- Aim of the exercise -
Copy each line of the material below that includes the string "from".
>> begin Source excerpt
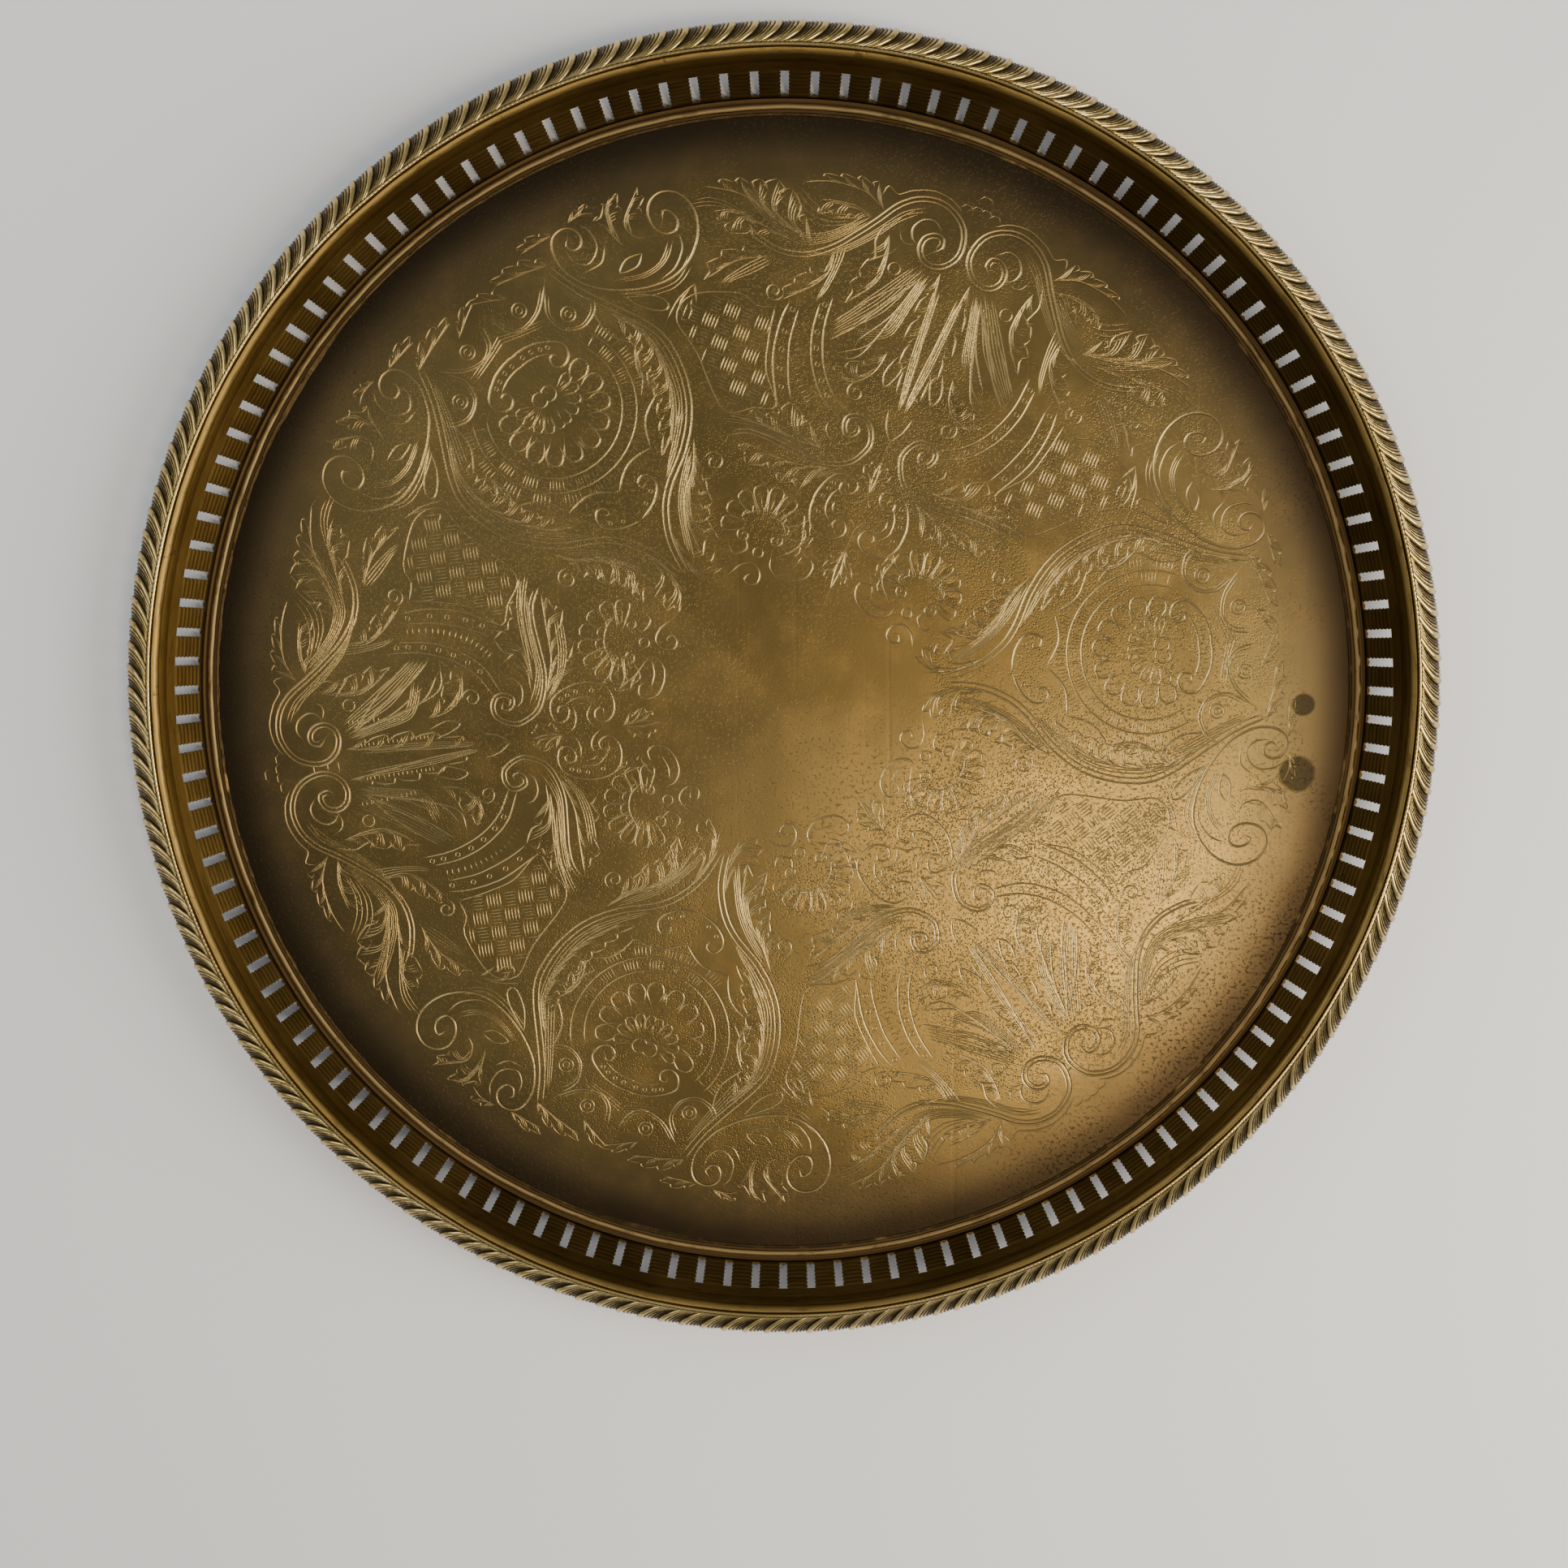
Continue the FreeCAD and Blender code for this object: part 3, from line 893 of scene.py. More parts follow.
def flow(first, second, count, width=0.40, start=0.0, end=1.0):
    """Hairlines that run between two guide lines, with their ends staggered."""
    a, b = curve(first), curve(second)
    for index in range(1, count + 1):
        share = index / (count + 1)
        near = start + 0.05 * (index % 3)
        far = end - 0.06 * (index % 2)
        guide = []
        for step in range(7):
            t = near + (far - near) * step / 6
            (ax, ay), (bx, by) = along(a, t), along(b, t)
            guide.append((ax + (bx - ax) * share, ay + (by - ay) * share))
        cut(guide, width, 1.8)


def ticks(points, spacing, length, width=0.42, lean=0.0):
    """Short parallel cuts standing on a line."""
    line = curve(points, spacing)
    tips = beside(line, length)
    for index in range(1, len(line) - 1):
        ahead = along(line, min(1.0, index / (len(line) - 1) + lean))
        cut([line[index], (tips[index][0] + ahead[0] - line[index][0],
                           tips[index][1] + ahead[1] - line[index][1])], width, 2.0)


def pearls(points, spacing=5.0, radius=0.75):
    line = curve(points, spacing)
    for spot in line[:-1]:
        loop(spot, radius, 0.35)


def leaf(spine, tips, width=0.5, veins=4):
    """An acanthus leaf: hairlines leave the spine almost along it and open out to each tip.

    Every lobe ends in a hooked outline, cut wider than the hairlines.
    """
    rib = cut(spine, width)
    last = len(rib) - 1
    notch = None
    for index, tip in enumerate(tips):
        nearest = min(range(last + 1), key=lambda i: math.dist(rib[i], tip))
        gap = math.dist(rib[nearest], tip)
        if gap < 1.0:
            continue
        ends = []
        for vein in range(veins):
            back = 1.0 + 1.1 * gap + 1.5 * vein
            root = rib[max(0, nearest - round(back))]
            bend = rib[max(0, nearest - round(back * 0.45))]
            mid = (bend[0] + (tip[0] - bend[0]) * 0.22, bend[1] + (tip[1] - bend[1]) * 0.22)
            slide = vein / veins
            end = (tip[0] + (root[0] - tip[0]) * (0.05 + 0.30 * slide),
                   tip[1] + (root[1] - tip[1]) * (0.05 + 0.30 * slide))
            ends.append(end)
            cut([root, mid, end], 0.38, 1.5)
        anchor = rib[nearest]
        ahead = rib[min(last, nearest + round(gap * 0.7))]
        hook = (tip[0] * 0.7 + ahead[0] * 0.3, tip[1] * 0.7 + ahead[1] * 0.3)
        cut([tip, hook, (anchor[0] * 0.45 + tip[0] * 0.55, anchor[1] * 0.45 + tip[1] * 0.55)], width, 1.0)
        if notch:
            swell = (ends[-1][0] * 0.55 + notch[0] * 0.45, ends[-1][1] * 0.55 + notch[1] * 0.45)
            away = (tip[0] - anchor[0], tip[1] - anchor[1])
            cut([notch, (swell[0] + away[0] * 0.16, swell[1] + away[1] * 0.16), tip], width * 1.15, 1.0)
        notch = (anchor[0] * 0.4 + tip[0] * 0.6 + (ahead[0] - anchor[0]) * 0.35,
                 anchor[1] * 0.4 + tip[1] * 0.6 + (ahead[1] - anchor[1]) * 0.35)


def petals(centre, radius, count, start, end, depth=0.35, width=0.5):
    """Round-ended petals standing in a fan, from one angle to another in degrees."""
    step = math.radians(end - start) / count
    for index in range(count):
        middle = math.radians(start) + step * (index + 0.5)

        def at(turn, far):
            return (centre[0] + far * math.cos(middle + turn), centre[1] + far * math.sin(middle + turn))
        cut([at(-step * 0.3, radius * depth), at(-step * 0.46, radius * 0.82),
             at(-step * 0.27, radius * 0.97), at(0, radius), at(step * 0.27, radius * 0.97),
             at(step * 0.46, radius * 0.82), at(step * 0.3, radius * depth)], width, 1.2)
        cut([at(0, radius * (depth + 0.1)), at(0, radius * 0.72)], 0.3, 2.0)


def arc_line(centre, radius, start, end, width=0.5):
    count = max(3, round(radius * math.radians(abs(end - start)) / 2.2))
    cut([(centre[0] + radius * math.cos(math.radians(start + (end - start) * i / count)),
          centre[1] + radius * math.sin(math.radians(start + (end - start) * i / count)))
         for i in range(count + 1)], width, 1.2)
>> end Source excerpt
- Exercise solution -
Continue the FreeCAD and Blender code for this object: part 3, from line 893 of scene.py. More parts follow.
    """Round-ended petals standing in a fan, from one angle to another in degrees."""